When a business owner needs to invest in extra stock in time for high season or replace broken equipment, they might not have the liquidity to do so. With embedded business financing, you can give users fast access to the capital they need when they need it.
Pro-active risk assessments identify which users qualify for a cash advance based on historical transactional data. When business owners log in to your platform, they are presented with business financing options they can actually afford and get funded with a few clicks.
So when the van of a dog walker breaks down, they can minimize damage to their business. By logging in to their bookkeeping platform and getting fast access to funds, they can afford the repairs to their vehicle and keep their business running.
Repayments are transparent and automated with each incoming payment. By holding back repayments instead of expecting set installments, the dog walker’s cash will continue to flow as normal.
By embedding financial services into the platform that facilitates the business operations of an SMB, you allow users to make decisions based on reliable financial data.
Many SMBs deal with seasonality, especially clothing store owners. Rather than having to guess how much inventory they need to buy when a big sales period is coming up, or inform them when stock runs low. They can also base how much to stock at the beginning of the season on how much they sold before.

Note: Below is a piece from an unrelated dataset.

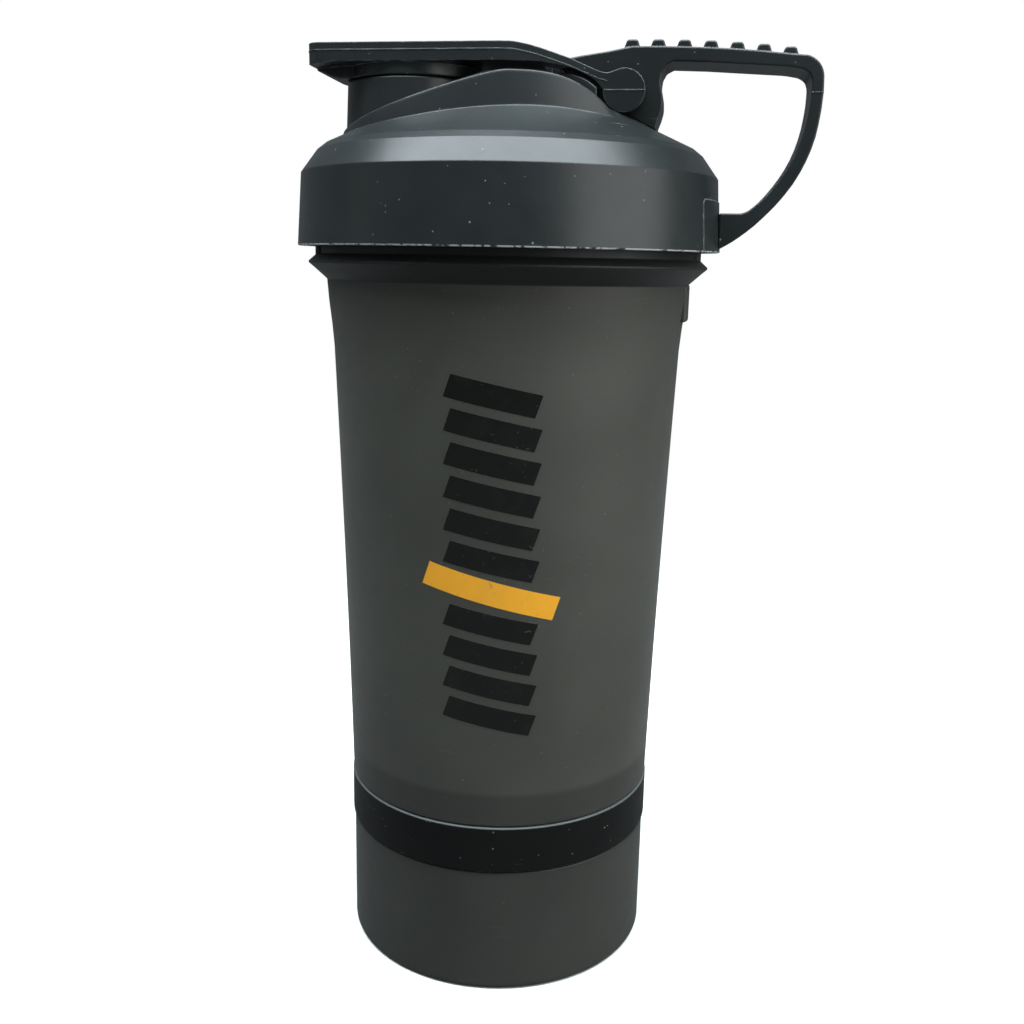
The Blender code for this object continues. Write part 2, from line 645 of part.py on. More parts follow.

Access to financial data can also help your platform inform your users where to invest at what time. By embedding financial products, you can gain insights into trends in the sector on a larger scale. Which means you can enhance your offering by adding proactive business insights to the mix.
There’s a myriad of benefits of embedded finance, both to your platform and your users. While your platform opens up new revenue streams, you increase stickiness by providing tailored financial services that truly benefit your users day-to-day.
Platforms need to forge the right partnerships to provide reliable banking services to their users that are compliant and flexible. Getting it right the first time pays off, since you only need to do one integration to set up embedded finance on your platform.